The Honorable Woman
Leggo Francesco Costa su The Honourable Woman, la serie della BBC (e il Sundance Channel) che non solo per lui evoca Homeland, facendo però la cosa giusta. Io l’ho vista su Netflix, dove hanno cambiato “honourable” in “honorable”, all’americana.
Siamo tutti commissari tecnici sulle serie tv come è giusto che sia. Siamo una varia umanità globale che guarda, scrive, si divide, parla con gli amici. Quando vogliamo dire che una cosa ci piace, tiriamo in ballo “la complessità” (lo faccio anch’io). Siamo così assolti da ogni ulteriore spiegazione, lasciando intendere intrecci di trame e sottotrame, personaggi scavati nella loro duplicità, triplicità. E invece ci ritroviamo in ruoli secondari israeliani e palestinesi macchiette (in The Honorable Woman) e simil Osama bin Laden da fumetto (in Homeland).
The Honorable Woman è implausibile come e più di Homeland. A me è sembrata una fiction italiana ma fatta bene. Quindi dalla BBC. Con pause, soggettive, inquadrature anni 60. È slow fiction.
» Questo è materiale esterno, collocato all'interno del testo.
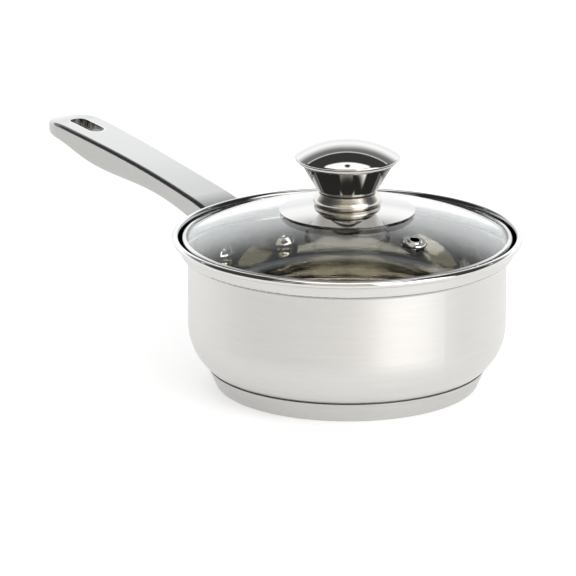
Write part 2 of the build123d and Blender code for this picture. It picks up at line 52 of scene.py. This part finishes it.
# ---- the handle's brushed lines, which climb as x falls towards the tip ----
HANDLE_SLOPE = 0.16
HANDLE_CURVE = 0.15         # per metre

# ---- weld bead round the handle's root ----
ROOT_MIDDLE = 0.0517        # height of the root's middle
ROOT_WIDTH = 0.0268
ROOT_HEIGHT = 0.0178
ROOT_CORNER = 0.0024
BEAD_RADIUS = 0.0007
BEAD_STEP = 0.0011          # from one ripple to the next
BEAD_RIPPLE = 0.10          # of the bead's radius
BEAD_STEPS = 480            # along the bead
BEAD_SIDES = 14
CORNER_STEPS = 8

# ---- base cap ----
BASE_FOOT_RADIUS = 0.06618
BASE_EDGE_RADIUS = 0.07058
BASE_RISE = 0.01030
BASE_SHEET = 0.0006
BASE_BEND = 0.0025
GROOVED_RADIUS = 0.0610
GROOVE_DEPTH = 0.00012
GROOVE_SPACING = 0.0016
GROOVE_FADE = 0.002         # the grooves die out over this radius
MERGE_DISTANCE = 0.00001
BEND_STEPS = 10
ROUND_STEPS = 240
SECTION_STEPS = 380

# ---- the view ----
VIEW_AZIMUTH = math.radians(53.0)
VIEW_ELEVATION = math.radians(16.864)
VIEW_DISTANCE = 2.5354
LENS = 312.5
SENSOR = 36.0
AIM_HEIGHT = 0.035
AIM_ASIDE = 0.011808        # of the distance
AIM_UP = 0.00554            # of the distance
FAR_CLIP = 50.0

# ---- studio ----
FLOOR_SIZE = 12.0
FLOOR_GLOW = 0.46
DIFFUSE_LIGHT = 0.85        # what matt surfaces get from the room

# ---- the room that polished steel and glass reflect: angles in degrees, spans as (from, to, softness) ----
SWEEP_LIGHT = 1.35          # of the pale sweep behind the table
SWEEP_GAIN = 0.30           # it is this much brighter higher up
SWEEP_GAIN_EDGE = (18.0, 8.0)
SWEEP_TOP_EDGE = (35.0, 20.0)
SWEEP_SHORTER_ASIDE = 10.0  # its top comes down this much towards the sides
HEM_LIGHT = 0.8             # a bright strip above the sweep
HEM = (47.5, 49.5, 1.5)
BEHIND_TOP_EDGE = (50.0, 1.5)
BEHIND_LOW_EDGE = (-100.0, 10.0)
CEILING_LIGHT = 0.07
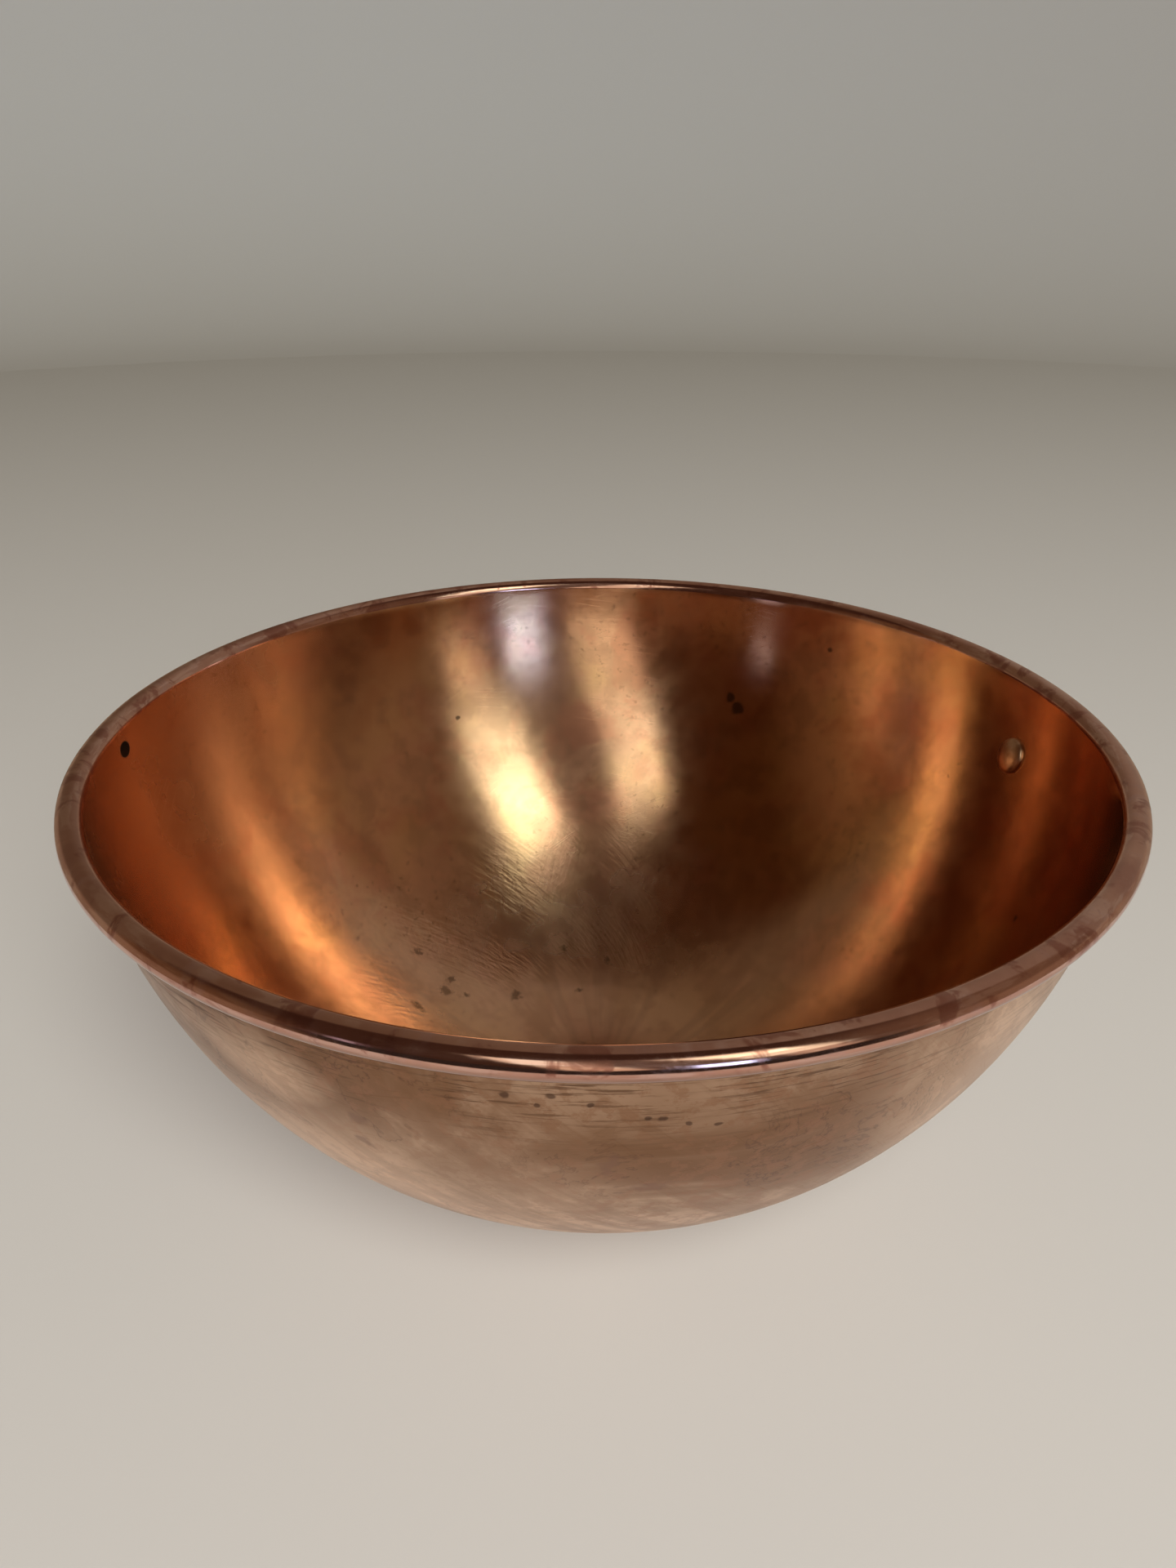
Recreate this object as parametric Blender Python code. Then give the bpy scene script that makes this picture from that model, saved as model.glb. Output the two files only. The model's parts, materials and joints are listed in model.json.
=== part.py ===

Le serie televisive veramente riuscite hanno un ritmo, una musica interna, una scultura dei caratteri che ti rapiscono. Corrono, lasciandoti lo spazio di immaginare, di aggiungere, di sbagliare, di amare un personaggio odioso, di cambiare giudizio nel corso della serie. Senza dividere il mondo in buoni e cattivi. Con il rischio di farci appassionare ad assassini seriali e criminali. Con il rischio della semplificazione, che è quello che la televisione dovrebbe sempre fare. Con il rischio della verbosità alla Aaron Sorkin, senza orge di primi piani muti e pensosi. È una misura difficile da raggiungere. Nella prima stagione di Homeland questa soglia era stata raggiunta, mi pare.